A _lot_ of these things sound like various kinds of cottage cheese, yogurt and cultured butter. I would guess we _do_ make things they might recognize, just with modern standards of cleanliness.


Also, these are all staples of Indian diets even in modern day: paneer, raita, ghee, etc.


Seems more like issues with production and markets. When my parents were growing up on a farm they made butter and sold it at market, but the creme freshe which was a byproduct of the whole process was considered to have no value and they cooked with it because it could not be sold. Now creme freshe is considered a luxury gourmet ingredient for fine cooking and commands a premium. Food fashions vary wildly.


I imagine the need for bog butter probably declined, in particular due to the advent of refrigerating things.

It turns out that burying things in the fairly cool, temperature-stable, low-oxygen ground is fairly decent at preserving things. Kimchi in Korea was traditionally produced in this manner.

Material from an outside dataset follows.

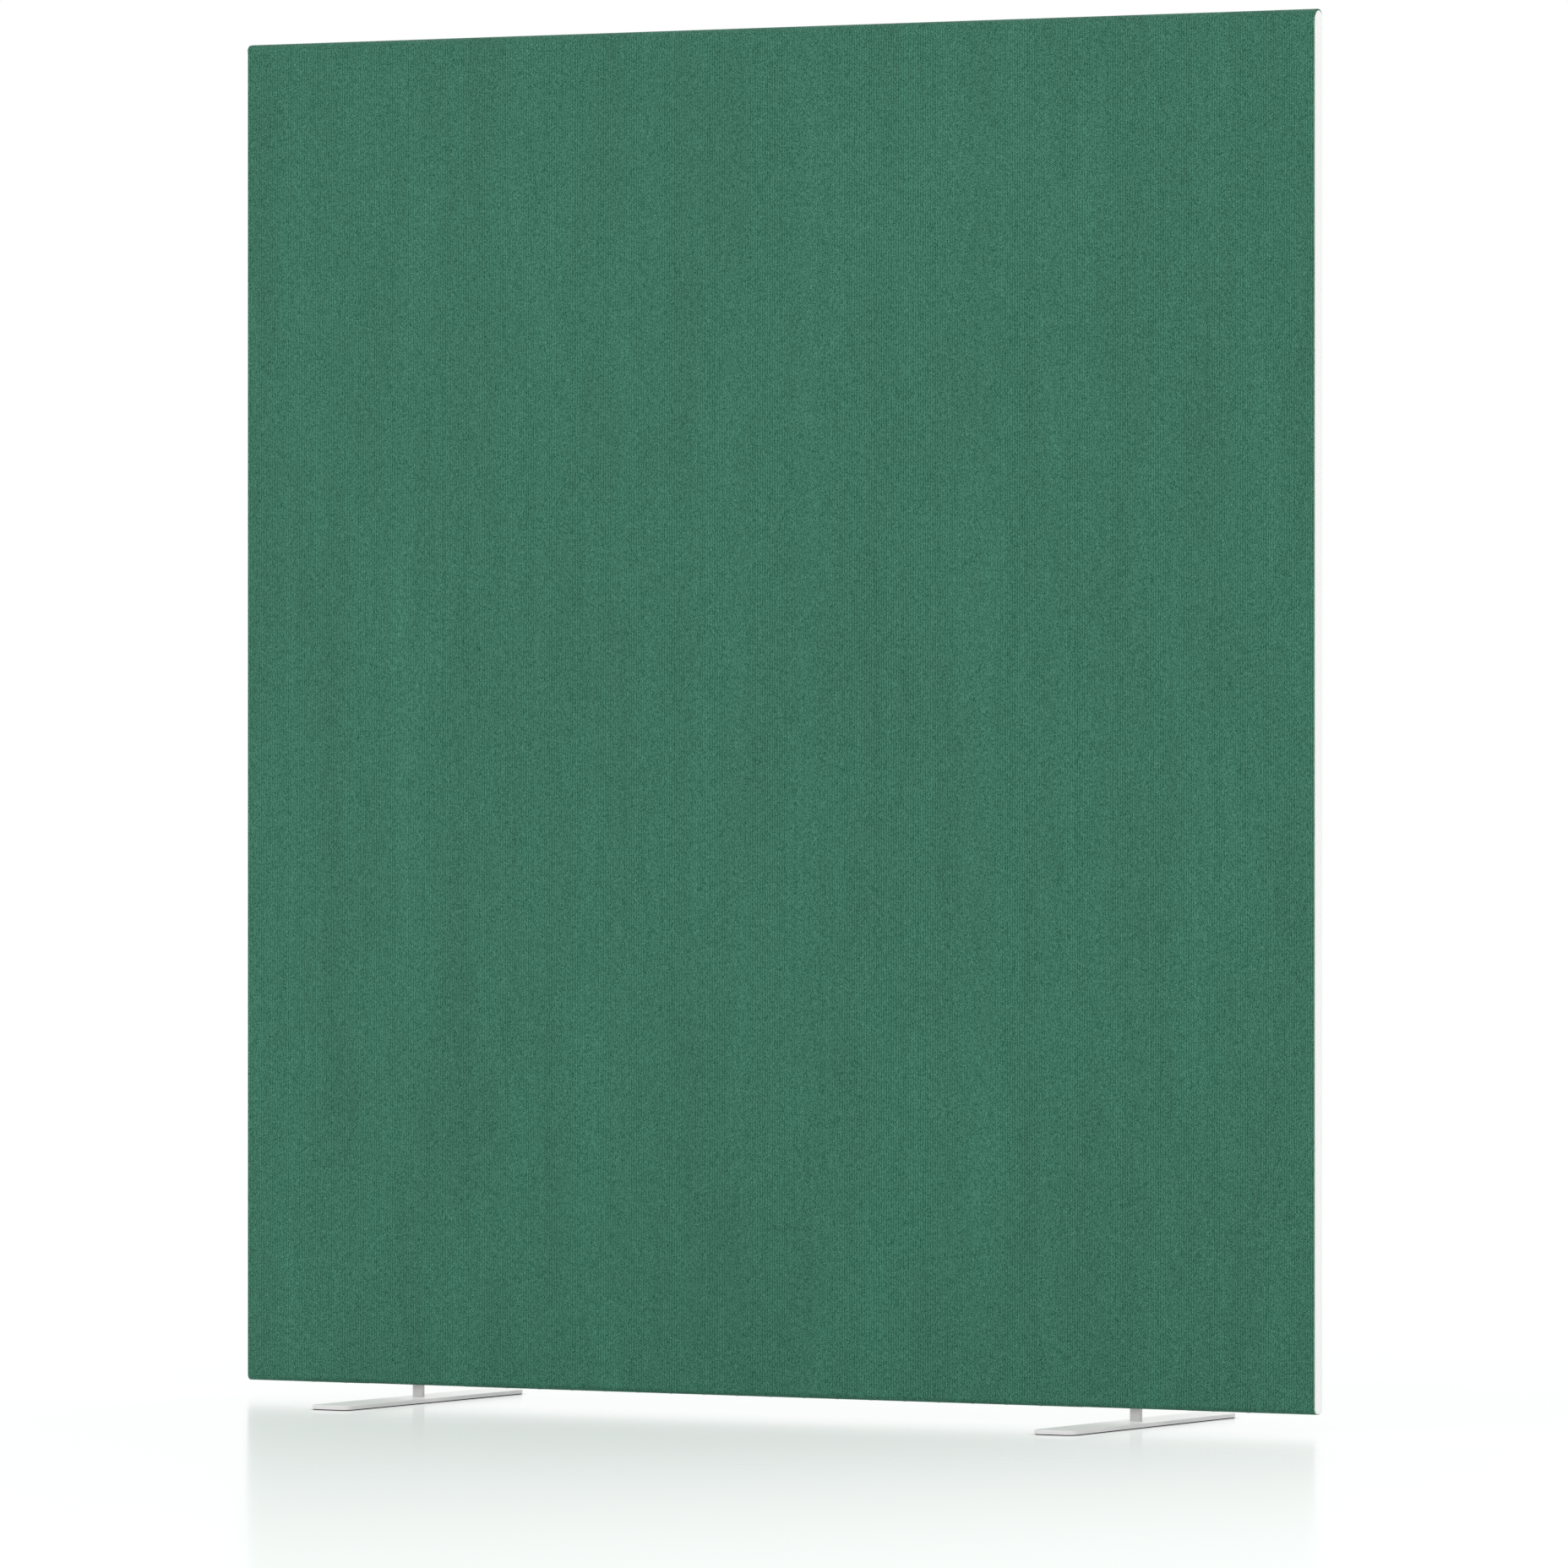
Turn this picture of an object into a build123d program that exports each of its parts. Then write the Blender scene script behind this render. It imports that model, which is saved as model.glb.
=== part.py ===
from build123d import *
from math import radians, tan
import os

# Office floor screen: a thin upholstered panel on two flat steel feet.
# Millimetres, +Z up. X runs along the panel, -Y is its front, and left is -X.
# The origin is on the floor, under the middle of the panel.

# Whole screen
overall_width = 1600
overall_height = 1800
floor_gap = 22

# Layers over the frame, each bedded on a film of glue
glue_film = 0.1
felt_thickness = 1.2
fabric_thickness = 0.8
fabric_roll_radius = 0.7
seam_gap = 0.5

# Wooden frame and the boards in its bays
board_thickness = 18
stile_width = 45
mullion_width = 45
top_rail_depth = 60
bottom_rail_depth = 90
cross_rail_depth = 45
cross_rail_height_share = 0.5
rail_arris_radius = 6
core_ease = 0.5

# Dowels of the frame's joints
dowel_radius = 4
dowel_web = 3
dowel_end_gap = 1
dowel_ease = 0.1
dowel_spacing_share = 0.45

# Edging strips with a tongue that is knocked into a groove
strip_thickness = 2
strip_edge_radius = 0.5
tongue_thickness = 2.4
tongue_depth = 6
tongue_ease = 0.15
groove_end_gap = 1
turn_in_gap = 2

# Feet, the inset being from an end of the panel to a foot's centre line
foot_inset = 262.5
foot_length = 450
foot_width = 60
foot_thickness = 5
foot_corner_radius = 13
foot_edge_radius = 0.6
pad_thickness = 1
pad_inset = 1
upright_width = 15
upright_depth = 6
upright_edge_radius = 0.5

# Mounting plates let into the bottom rail
mounting_plate_thickness = 4
mounting_plate_width = 12
mounting_plate_set_in = 0.5
mounting_plate_corner_radius = 2
mounting_plate_ease = 0.5
plate_end_margin = 11
driver_gap = 12
screw_pitch = 22

# Countersunk screws and their threaded inserts
screw_radius = 2.5
screw_head_radius = 4.6
screw_head_angle = 90
screw_length = 20
screw_clearance = 0.25
screw_tip_gap = 1
key_width = 3
key_sides = 6
key_depth = 1.4
insert_radius = 4
insert_length = 12
insert_ease = 0.05
thread_gap = 0.05

# Staples under the panel, across the cloth's two edges
staple_crown = 7
staple_wire_width = 1.2
staple_wire_thickness = 0.6
staple_leg = 8
staple_ease = 0.1
staple_pitch = 50

# How far a cutting tool runs past the face that it cuts
overrun = 1

sides = {"left": -1, "right": 1}

# Frame limits
frame_low = floor_gap + fabric_thickness + glue_film
frame_high = overall_height - fabric_thickness - felt_thickness - 2 * glue_film
fabric_end = overall_width / 2 - strip_thickness
frame_end = fabric_end - fabric_thickness - glue_film
bay_low = frame_low + bottom_rail_depth
bay_high = frame_high - top_rail_depth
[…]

Clabber (bainne clábair) is still going strong, at least where the Ulster Scots washed ashore in the States.


Pastoral societies like Mongolia still retain many of these:

http://www.khovsgoldairyproject.org/news/mongolia/dairy-prod...

Iceland also has quite a selection of dairy, with skyr recently becoming trendy.


I have vague memories of my (Irish) grandmother making flummery when I was young. It tasted like strawberry mousse or junket iirc.